→ **What you should do**: Write out the whole listing exactly as it stands.

[Dataset section start]

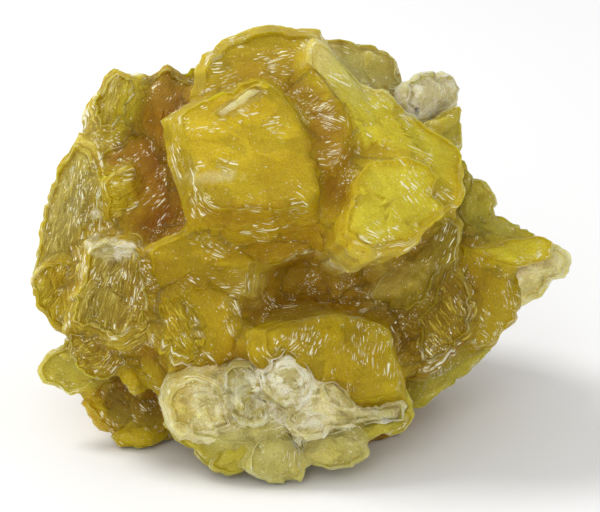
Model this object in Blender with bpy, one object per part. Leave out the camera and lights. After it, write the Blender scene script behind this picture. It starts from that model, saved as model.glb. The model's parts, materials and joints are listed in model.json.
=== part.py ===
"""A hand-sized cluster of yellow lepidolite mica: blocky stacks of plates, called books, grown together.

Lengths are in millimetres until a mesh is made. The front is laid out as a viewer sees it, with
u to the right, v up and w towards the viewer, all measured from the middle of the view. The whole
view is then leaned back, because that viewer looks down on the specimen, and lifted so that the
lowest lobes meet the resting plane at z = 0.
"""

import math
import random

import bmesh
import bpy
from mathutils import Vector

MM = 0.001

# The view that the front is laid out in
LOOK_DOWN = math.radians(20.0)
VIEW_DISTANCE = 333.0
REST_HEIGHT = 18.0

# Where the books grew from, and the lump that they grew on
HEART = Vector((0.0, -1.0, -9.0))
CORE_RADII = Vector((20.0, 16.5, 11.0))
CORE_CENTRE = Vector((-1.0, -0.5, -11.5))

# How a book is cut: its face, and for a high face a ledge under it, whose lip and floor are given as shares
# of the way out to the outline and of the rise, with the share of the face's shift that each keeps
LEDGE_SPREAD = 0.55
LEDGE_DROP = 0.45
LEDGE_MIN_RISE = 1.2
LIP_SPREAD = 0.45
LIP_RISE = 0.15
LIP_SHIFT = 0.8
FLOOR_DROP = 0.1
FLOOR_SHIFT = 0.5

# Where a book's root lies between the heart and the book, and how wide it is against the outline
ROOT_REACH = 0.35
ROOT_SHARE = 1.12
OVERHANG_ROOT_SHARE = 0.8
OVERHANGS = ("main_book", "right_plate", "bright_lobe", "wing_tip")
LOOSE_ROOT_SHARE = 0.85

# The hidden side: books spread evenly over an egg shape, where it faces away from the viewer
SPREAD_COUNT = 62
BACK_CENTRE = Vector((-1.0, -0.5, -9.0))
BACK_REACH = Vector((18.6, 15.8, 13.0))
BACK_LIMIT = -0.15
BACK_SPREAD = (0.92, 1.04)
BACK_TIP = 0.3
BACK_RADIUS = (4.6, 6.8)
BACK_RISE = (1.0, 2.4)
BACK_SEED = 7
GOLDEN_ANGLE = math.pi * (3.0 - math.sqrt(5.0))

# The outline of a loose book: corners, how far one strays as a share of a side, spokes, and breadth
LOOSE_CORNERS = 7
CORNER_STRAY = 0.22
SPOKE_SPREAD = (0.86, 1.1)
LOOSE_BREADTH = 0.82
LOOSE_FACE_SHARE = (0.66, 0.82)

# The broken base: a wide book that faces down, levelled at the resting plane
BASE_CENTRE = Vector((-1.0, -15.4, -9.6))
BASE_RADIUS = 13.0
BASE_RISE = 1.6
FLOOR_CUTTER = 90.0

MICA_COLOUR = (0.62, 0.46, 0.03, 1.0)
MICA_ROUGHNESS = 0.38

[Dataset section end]

→ **Expected answer**:
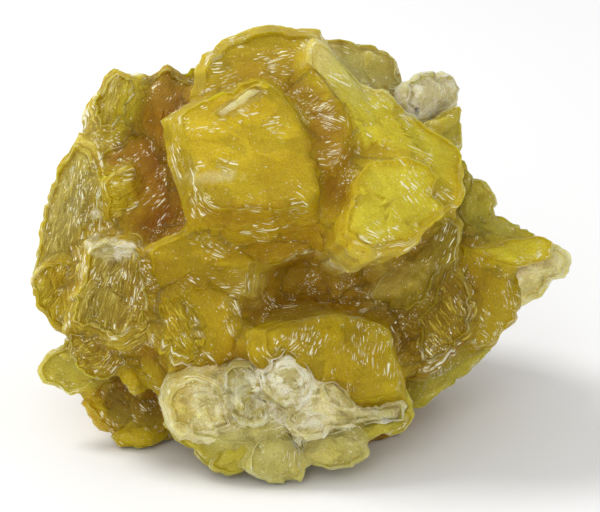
Model this object in Blender with bpy, one object per part. Leave out the camera and lights. After it, write the Blender scene script behind this picture. It starts from that model, saved as model.glb. The model's parts, materials and joints are listed in model.json.
=== part.py ===
"""A hand-sized cluster of yellow lepidolite mica: blocky stacks of plates, called books, grown together.

Lengths are in millimetres until a mesh is made. The front is laid out as a viewer sees it, with
u to the right, v up and w towards the viewer, all measured from the middle of the view. The whole
view is then leaned back, because that viewer looks down on the specimen, and lifted so that the
lowest lobes meet the resting plane at z = 0.
"""

import math
import random

import bmesh
import bpy
from mathutils import Vector

MM = 0.001

# The view that the front is laid out in
LOOK_DOWN = math.radians(20.0)
VIEW_DISTANCE = 333.0
REST_HEIGHT = 18.0

# Where the books grew from, and the lump that they grew on
HEART = Vector((0.0, -1.0, -9.0))
CORE_RADII = Vector((20.0, 16.5, 11.0))
CORE_CENTRE = Vector((-1.0, -0.5, -11.5))

# How a book is cut: its face, and for a high face a ledge under it, whose lip and floor are given as shares
# of the way out to the outline and of the rise, with the share of the face's shift that each keeps
LEDGE_SPREAD = 0.55
LEDGE_DROP = 0.45
LEDGE_MIN_RISE = 1.2
LIP_SPREAD = 0.45
LIP_RISE = 0.15
LIP_SHIFT = 0.8
FLOOR_DROP = 0.1
FLOOR_SHIFT = 0.5

# Where a book's root lies between the heart and the book, and how wide it is against the outline
ROOT_REACH = 0.35
ROOT_SHARE = 1.12
OVERHANG_ROOT_SHARE = 0.8
OVERHANGS = ("main_book", "right_plate", "bright_lobe", "wing_tip")
LOOSE_ROOT_SHARE = 0.85

# The hidden side: books spread evenly over an egg shape, where it faces away from the viewer
SPREAD_COUNT = 62
BACK_CENTRE = Vector((-1.0, -0.5, -9.0))
BACK_REACH = Vector((18.6, 15.8, 13.0))
BACK_LIMIT = -0.15
BACK_SPREAD = (0.92, 1.04)
BACK_TIP = 0.3
BACK_RADIUS = (4.6, 6.8)
BACK_RISE = (1.0, 2.4)
BACK_SEED = 7
GOLDEN_ANGLE = math.pi * (3.0 - math.sqrt(5.0))

# The outline of a loose book: corners, how far one strays as a share of a side, spokes, and breadth
LOOSE_CORNERS = 7
CORNER_STRAY = 0.22
SPOKE_SPREAD = (0.86, 1.1)
LOOSE_BREADTH = 0.82
LOOSE_FACE_SHARE = (0.66, 0.82)

# The broken base: a wide book that faces down, levelled at the resting plane
BASE_CENTRE = Vector((-1.0, -15.4, -9.6))
BASE_RADIUS = 13.0
BASE_RISE = 1.6
FLOOR_CUTTER = 90.0

MICA_COLOUR = (0.62, 0.46, 0.03, 1.0)
MICA_ROUGHNESS = 0.38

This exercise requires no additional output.